(Records that describe objects)
▼

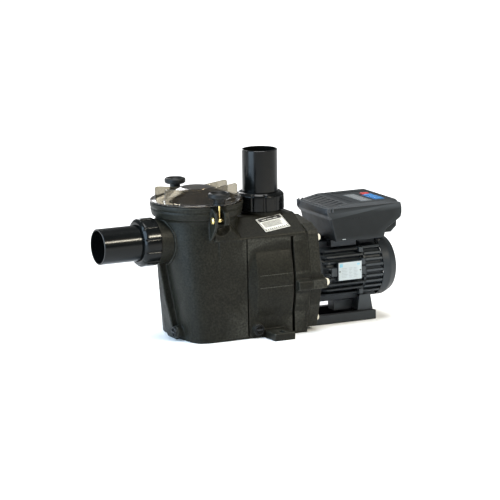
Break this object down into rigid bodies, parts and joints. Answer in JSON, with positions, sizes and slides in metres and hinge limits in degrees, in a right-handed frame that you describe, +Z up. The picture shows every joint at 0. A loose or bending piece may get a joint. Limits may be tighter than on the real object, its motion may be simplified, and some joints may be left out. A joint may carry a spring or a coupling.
{
  "type": "pool pump",
  "caption": "Self-priming pool pump: strainer pot under a clamped clear lid, union-coupled suction and discharge pipes, finned motor with a variable-speed drive on top.",
  "frame": {"origin": "on the ground plane under the centre line of the discharge pipe, on the pump housing's flat underside", "axes": "+X along the shaft from the strainer to the motor, +Z up along the discharge pipe, -Y the side with the nameplate"},
  "size_m": [0.6765, 0.292, 0.382],
  "materials": {
    "housing_moulding": "grained moulding, satin",
    "pipe_gloss": "glossy",
    "knob_satin": "satin",
    "lid_smoke": "clear, smoke tinted, polished",
    "brass_fittings": "turned, slightly dulled",
    "bolt_cream": "coated, satin",
    "steel_turned": "turned",
    "seal_rubber": "matt",
    "filled_plastic": "moulded, satin",
    "basket_brown": "moulded, satin",
    "seal_ceramic": "lapped",
    "motor_paint": "cast, painted, satin",
    "drive_moulding": "fine grained moulding, satin",
    "base_plastic": "moulded, satin",
    "core_laminations": "stamped, varnished",
    "winding_copper": "enamelled wire",
    "nameplate_silver": "satin, blank",
    "board_green": "solder masked",
    "display_grey": "clear window over a grey display",
    "key_red": "moulded, satin",
    "key_blue": "moulded, satin"
  },
  "bodies": {
    "root": {"pump_housing": "housing_moulding", "motor_bracket": "housing_moulding", "suction_tailpipe": "pipe_gloss", "discharge_tailpipe": "pipe_gloss", "cable_gland": "knob_satin", "front_pivot_pin": "brass_fittings", "rear_pivot_pin": "brass_fittings", "flange_bolt_1": "bolt_cream", "flange_bolt_2": "bolt_cream", "flange_bolt_3": "bolt_cream", "flange_bolt_4": "bolt_cream", "flange_bolt_5": "bolt_cream", "flange_bolt_6": "bolt_cream", "front_bearing_outer_race": "steel_turned", "rear_bearing_outer_race": "steel_turned", "suction_union_seal": "seal_rubber", "discharge_union_seal": "seal_rubber", "lid_seal": "seal_rubber", "diffuser_seal": "seal_rubber", "housing_seal": "seal_rubber", "diffuser": "filled_plastic", "strainer_basket": "basket_brown", "basket_handle": "basket_brown", "seal_seat": "seal_ceramic", "motor_frame": "motor_paint", "motor_front_endshield": "motor_paint", "motor_rear_endshield": "motor_paint", "fan_cover": "motor_paint", "motor_pedestal": "motor_paint", "drive_body": "drive_moulding", "drive_cover": "drive_moulding", "motor_base": "base_plastic", "stator_core": "core_laminations", "stator_winding": "winding_copper", "motor_nameplate": "nameplate_silver", "drive_circuit_board": "board_green", "display_window": "display_grey"},
    "rotor": {"motor_shaft": "steel_turned", "rotor_core": "core_laminations", "impeller": "filled_plastic", "impeller_screw": "steel_turned", "seal_head": "seal_rubber", "seal_spring": "steel_turned", "water_slinger": "seal_rubber", "front_bearing_inner_race": "steel_turned", "rear_bearing_inner_race": "steel_turned", "cooling_fan": "filled_plastic"},
    "lid": {"strainer_lid": "lid_smoke"},
    "front_bolt": {"front_swing_bolt": "brass_fittings"},
    "rear_bolt": {"rear_swing_bolt": "brass_fittings"},
    "front_knob": {"front_hand_knob": "knob_satin"},
    "rear_knob": {"rear_hand_knob": "knob_satin"},
    "suction_nut": {"suction_union_nut": "pipe_gloss"},
    "discharge_nut": {"discharge_union_nut": "pipe_gloss"},
    "strainer_plug": {"strainer_drain_plug": "knob_satin"},
    "volute_plug": {"volute_drain_plug": "knob_satin"},
    "stop_key": {"stop_button": "key_red"},
    "start_key": {"start_button": "key_blue"},
    "down_key": {"down_button": "key_blue"},
    "up_key": {"up_button": "key_blue"}
  },
  "joints": [
    {"name": "rotor_spin", "type": "hinge", "parent": "root", "child": "rotor", "pos_m": [0.17, 0, 0.11], "axis": [1, 0, 0], "continuous": true},
    {"name": "front_bolt_swing", "type": "hinge", "parent": "root", "child": "front_bolt", "pos_m": [-0.147, -0.105, 0.26], "axis": [1, 0, 0], "range_deg": [0, 110]},
    {"name": "rear_bolt_swing", "type": "hinge", "parent": "root", "child": "rear_bolt", "pos_m": [-0.147, 0.105, 0.26], "axis": [-1, 0, 0], "range_deg": [0, 110]},
    {"name": "lid_lift", "type": "slide", "parent": "root", "child": "lid", "axis": [0, 0, 1], "range_m": [0, 0.0232]},
    {"name": "front_knob_turn", "type": "hinge", "parent": "front_bolt", "child": "front_knob", "pos_m": [-0.147, -0.105, 0.3], "axis": [0, 0, 1], "continuous": true},
    {"name": "rear_knob_turn", "type": "hinge", "parent": "rear_bolt", "child": "rear_knob", "pos_m": [-0.147, 0.105, 0.3], "axis": [0, 0, 1], "continuous": true},
    {"name": "suction_nut_turn", "type": "hinge", "parent": "root", "child": "suction_nut", "pos_m": [-0.27, 0, 0.2085], "axis": [1, 0, 0], "continuous": true},
    {"name": "discharge_nut_turn", "type": "hinge", "parent": "root", "child": "discharge_nut", "pos_m": [0, 0, 0.274], "axis": [0, 0, 1], "continuous": true},
    {"name": "strainer_plug_turn", "type": "hinge", "parent": "root", "child": "strainer_plug", "pos_m": [-0.218, -0.033, 0.019], "axis": [1, 0, 0], "continuous": true},
    {"name": "volute_plug_turn", "type": "hinge", "parent": "root", "child": "volute_plug", "pos_m": [-0.057, -0.101, 0.019], "axis": [0, 1, 0], "continuous": true},
    {"name": "stop_button_press", "type": "slide", "parent": "root", "child": "stop_key", "axis": [0, 0, -1], "range_m": [0, 0.0015], "stiffness_N_per_m": 300, "springref_m": -0.001},
    {"name": "start_button_press", "type": "slide", "parent": "root", "child": "start_key", "axis": [0, 0, -1], "range_m": [0, 0.0015], "stiffness_N_per_m": 300, "springref_m": -0.001},
    {"name": "down_button_press", "type": "slide", "parent": "root", "child": "down_key", "axis": [0, 0, -1], "range_m": [0, 0.0015], "stiffness_N_per_m": 300, "springref_m": -0.001},
    {"name": "up_button_press", "type": "slide", "parent": "root", "child": "up_key", "axis": [0, 0, -1], "range_m": [0, 0.0015], "stiffness_N_per_m": 300, "springref_m": -0.001}
  ],
  "couplings": [
    {"joint": "rear_bolt_swing", "follows": "front_bolt_swing", "ratio": 1},
    {"joint": "lid_lift", "follows": "front_bolt_swing", "m_per_rad": 0.012}
  ]
}
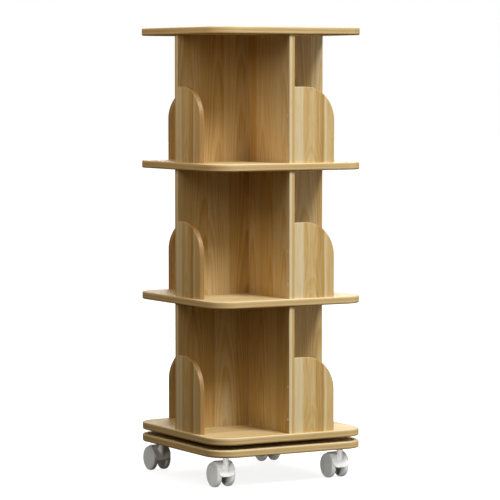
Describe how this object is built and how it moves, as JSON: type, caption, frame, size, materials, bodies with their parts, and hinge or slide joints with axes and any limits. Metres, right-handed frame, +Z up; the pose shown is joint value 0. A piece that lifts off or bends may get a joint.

▲

_Description of the task_
Note how many lines in the material hold the word "materials", and give that number with nothing added.

_Completed task_
2